Pour ce qui a trait à l'installation d'une commission d'experts mandatés, il convient de mentionner que nous nous appuyons dans cette matière sur l'organe d'avis scientifique qu'est le Conseil supérieur de la santé. Différents projets lui sont soumis dans le domaine des ondes électromagnétiques. Le projet concernant l'hypersensibilité électromagnétique a été lancé en 2005. Les conclusions sont attendues en 2008. L'avis portant sur les systèmes de communication a été demandé vers la mi-2006. Les travaux ont été finalisés au début de 2008 et ont été présentés hier. Ils préconisent une vigilance et un suivi attentionné de la recherche scientifique en la matière. Ils ont été présentés en même temps que la brochure d'informations précitée. L'avis concernant l'utilisation du GSM dans les hôpitaux a été publié en 2007. Lors de la discussion de la norme fédérale, le CSS a formulé un avis allant dans le sens de la détermination d'une norme d'exposition très basse, s'appuyant pour cela sur l'existence d'indications d'effets biologiques à un niveau d'exposition inférieur à la norme européenne.

En raison de la discorde régnant dans le monde scientifique et des articles alarmistes publiés dans les médias faisant état de nouvelles études scientifiques non confirmées et conduisant à un sentiment d'incertitude, l'opinion publique a l'impression qu'il pourrait subsister des dangers encore inconnus. L'expérience a démontré qu'une communication efficace accroît la confiance du public. J'ai déjà signalé dans ce contexte que mon administration publie depuis hier une brochure intitulée Les champs électromagnétiques et la santé : votre guide dans le paysage électromagnétique. Les programmes éducatifs et la participation du public et des autres parties concernées seront également utiles dans ce contexte.

Par ailleurs, concernant la norme d'émissions des antennes GSM émettant des ondes entre 10 MHz et 10 GHz qui fait l'objet d'un recours au niveau de la Cour constitutionnelle au sujet de la répartition des compétences entre le pouvoir fédéral et les régions, je suis ouverte au dialogue à condition qu'il y ait un consensus scientifique en la matière. L'arrêt de la Cour constitutionnelle sera également important car il est primordial d'assurer la sécurité juridique de la mesure.

M. Marc Elsen (cdH). - Je voudrais simplement signaler qu'il y a, selon nous, une différence entre l'emploi du GSM qui est lié à un choix personnel et les rayonnements électromagnétiques généraux qui ne sont pas le résultat d'un choix individuel et qui s'imposent à tous.

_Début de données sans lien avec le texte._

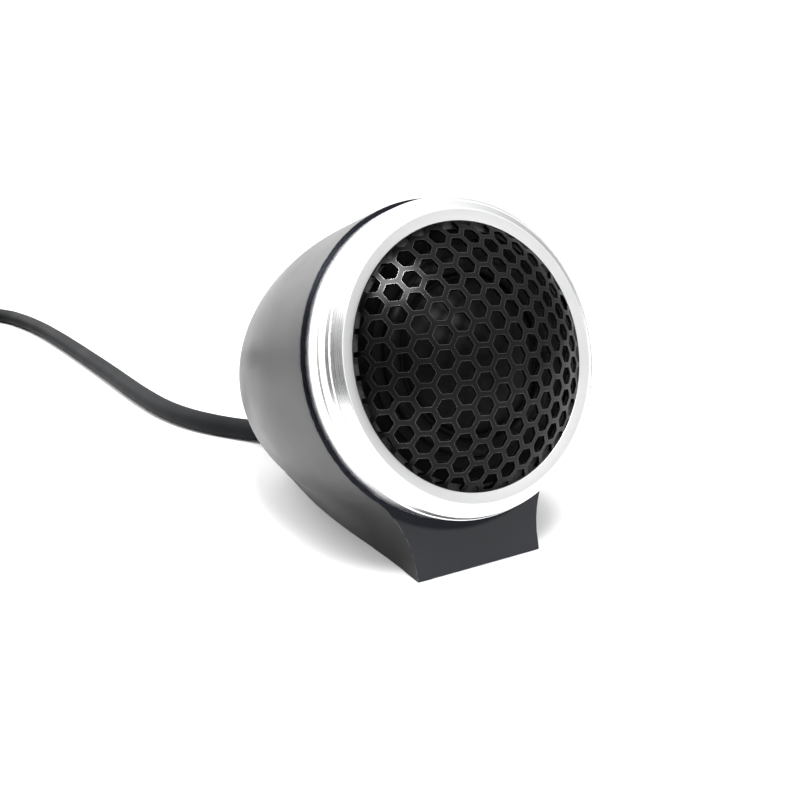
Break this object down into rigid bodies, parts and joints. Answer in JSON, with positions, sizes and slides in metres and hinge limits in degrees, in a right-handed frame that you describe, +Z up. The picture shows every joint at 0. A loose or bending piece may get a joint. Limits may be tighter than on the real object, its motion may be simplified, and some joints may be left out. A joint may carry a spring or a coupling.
{
  "type": "car tweeter",
  "caption": "Soft-dome car tweeter in a black bullet-shaped pod on its own foot, with an aluminium trim ring, a domed hexagon-mesh grille and a round two-core cable.",
  "frame": {"origin": "middle of the foot's underside, on the mounting surface", "axes": "+Z is up from the mounting surface, the tweeter faces -Y and looks up by 17 degrees, and X is across the pod"},
  "size_m": [0.1191, 0.278, 0.0602],
  "materials": {
    "black_plastic": "satin black moulded plastic",
    "adhesive_foam": "black closed-cell foam tape",
    "machined_aluminium": "turned aluminium with fine turning lines",
    "black_steel": "satin black powder coat on perforated steel",
    "black_rubber": "black rubber",
    "steel": "zinc-plated steel",
    "coated_cloth": "black coated silk cloth",
    "copper_tone": "copper wire and amber film",
    "grey_felt": "grey felt and open foam",
    "brown_board": "brown phenolic board",
    "brass": "tinned brass",
    "blue_plastic": "blue plastic sleeve",
    "red_jacket": "red PVC insulation",
    "black_jacket": "black PVC jacket",
    "red_plastic": "red vinyl sleeve"
  },
  "bodies": {
    "pod": {"housing": "black_plastic", "mounting_pad": "adhesive_foam", "trim_ring": "machined_aluminium", "grille": "black_steel", "grille_gasket": "black_rubber", "faceplate": "black_plastic", "driver_screws": "steel", "surround": "coated_cloth", "pole_plate": "steel", "magnet": "steel", "yoke_cup": "steel", "damping_felt": "grey_felt", "terminal_board": "brown_board", "positive_terminal": "brass", "negative_terminal": "brass", "tinsel_leads": "copper_tone", "capacitor": "blue_plastic", "supply_wire_red": "red_jacket", "link_wire_red": "red_jacket", "return_wire_black": "black_jacket", "damping_foam": "grey_felt", "cable_grommet": "black_rubber", "cable": "black_jacket", "cable_coil": "black_jacket", "coil_tie": "black_plastic", "cable_sleeve": "black_jacket", "lead_red": "red_jacket", "lead_black": "black_jacket", "connector_red": "red_plastic", "connector_black": "black_plastic"},
    "diaphragm": {"dome": "coated_cloth", "coil_former": "copper_tone", "voice_coil": "copper_tone"}
  },
  "joints": [
    {"name": "diaphragm_excursion", "type": "slide", "parent": "pod", "child": "diaphragm", "axis": [0, -0.9563, 0.2924], "range_m": [-0.0005, 0.0005], "stiffness_N_per_m": 50, "deforming": ["surround", "tinsel_leads"]}
  ]
}
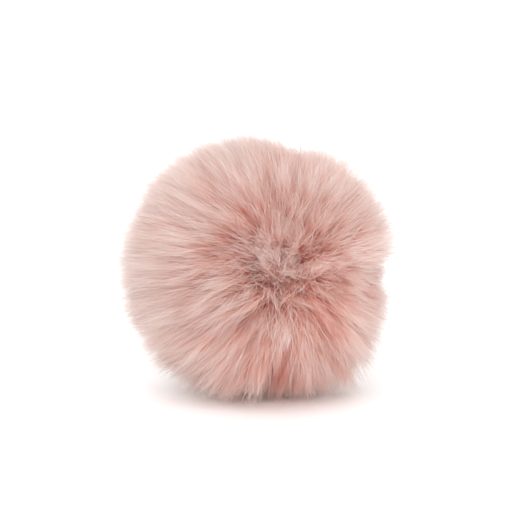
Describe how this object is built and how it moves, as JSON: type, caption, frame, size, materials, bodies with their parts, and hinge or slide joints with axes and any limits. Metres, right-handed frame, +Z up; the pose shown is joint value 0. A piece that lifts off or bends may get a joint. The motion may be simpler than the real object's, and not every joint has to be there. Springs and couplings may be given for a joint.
{
  "type": "faux fur pom pom",
  "caption": "Fluffy round pom pom of faux fur, its pile combed away from a crown at the front and pressed level where it rests.",
  "frame": {"origin": "on the floor, under the middle of the pom pom's width and depth", "axes": "+Z up, -Y the front, which the crown of the nap faces, and +X to the right as seen from the front"},
  "size_m": [0.1006, 0.096, 0.0944],
  "materials": {
    "fur": "soft dusty pink acrylic pile"
  },
  "bodies": {
    "root": {"fur_ball": "fur"}
  },
  "joints": []
}
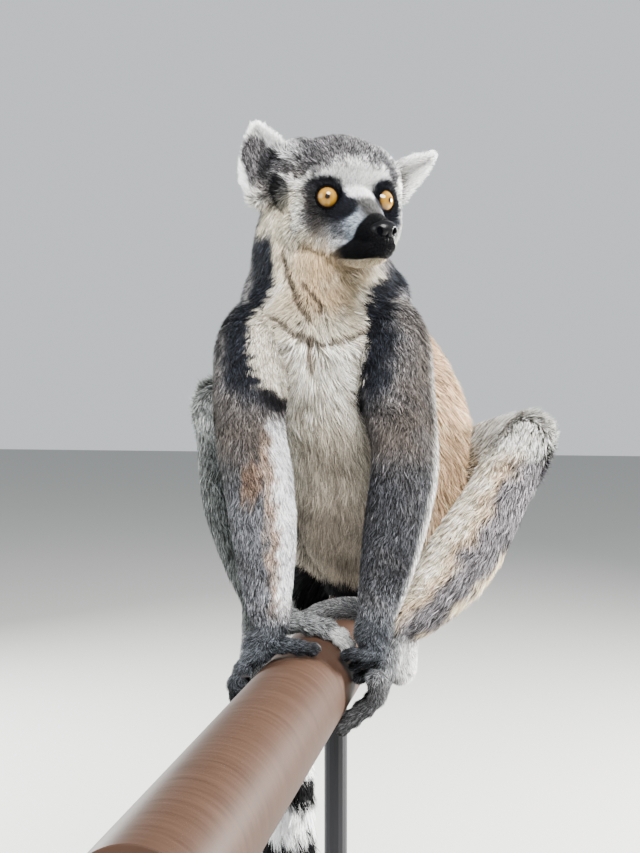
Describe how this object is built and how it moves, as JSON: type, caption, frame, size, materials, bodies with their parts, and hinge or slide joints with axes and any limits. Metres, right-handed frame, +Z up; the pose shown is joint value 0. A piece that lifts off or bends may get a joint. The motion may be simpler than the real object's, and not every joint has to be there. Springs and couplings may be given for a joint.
{
  "type": "ring-tailed lemur display model",
  "caption": "Life-size still model of a lemur squatting on a round rail, tail hanging, on a flat stand; for display and as a prop.",
  "frame": {"origin": "centre of the stand's underside, on the floor", "axes": "+Z up; +Y along the rail, from the front of the animal to its back; +X to the animal's left"},
  "size_m": [0.34, 0.576, 0.7129],
  "materials": {
    "fur_white": "short soft white fur",
    "fur_grey": "dense grizzled grey fur",
    "fur_cream": "long soft cream fur",
    "fur_tan": "dense woolly tan fur",
    "fur_black": "bushy black fur",
    "eye_amber": "wet amber iris with a dark round pupil",
    "nose_black": "moist bare black skin",
    "rail_brown": "worn satin brown paint",
    "stand_black": "satin black paint"
  },
  "bodies": {
    "root": {"head": "fur_white", "ear_left": "fur_white", "ear_right": "fur_white", "eye_left": "eye_amber", "eye_right": "eye_amber", "nose": "nose_black", "neck": "fur_cream", "chest": "fur_cream", "belly": "fur_tan", "upper_arm_left": "fur_grey", "upper_arm_right": "fur_grey", "forearm_left": "fur_grey", "forearm_right": "fur_grey", "hand_left": "fur_grey", "hand_right": "fur_grey", "thigh_left": "fur_grey", "thigh_right": "fur_grey", "shank_left": "fur_grey", "shank_right": "fur_grey", "foot_left": "fur_grey", "foot_right": "fur_grey", "tail_1": "fur_white", "tail_2": "fur_black", "tail_3": "fur_white", "tail_4": "fur_black", "tail_5": "fur_white", "tail_6": "fur_black", "stand_rail": "rail_brown", "stand_base": "stand_black", "stand_rod_front": "stand_black", "stand_rod_back": "stand_black"}
  },
  "joints": []
}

C'est la raison pour laquelle ces importants problèmes de santé publique doivent être posés en des termes différents. Le principe de précaution doit continuer à être appliqué. La ministre a attiré l'attention sur ce qui a déjà été fait. Il est positif de donner confiance à la population mais comme les experts ne tiennent pas tous le même discours, il faut que, politiquement, nous fassions preuve de prudence et de vigilance. L'ISSeP et le VITO possèdent une expertise en la matière. Peut-être faudrait-il encore davantage les rendre attentifs à la question des rayonnements cumulés. Le rapport exigé pour les dossiers d'urbanisme relatifs à de nouvelles installations d'antennes en fait rarement mention. Je conçois d'ailleurs que la mesure soit particulièrement difficile à prendre.

La vigilance est donc de rigueur et l'effort d'information objective de la population doit être poursuivi. Cela me paraît aussi être une mission d'ordre public.

Mme Anne Delvaux (cdH). - Je remercie également la ministre de sa réponse extrêmement détaillée et très explicative. Les recommandations internationales actuelles concernant l'utilisation du GSM ne reposent que sur l'effet thermique, le seul dont l'influence sur la santé est prouvé. En l'état actuel des choses, il n'y a pas de preuve que les ondes modulées de façon numérique aient un effet sur la santé. Un certain nombre d'indications incitent cependant à la prudence. La ministre a d'ailleurs mentionné les fameuses zones d'ombre. Il est indispensable d'informer objectivement sur les principes de précaution mais il faut aussi poursuivre les recherches afin de disposer de plus de certitudes permettant de rassurer le public. Tant que le doute subsistera, le public sera inquiet.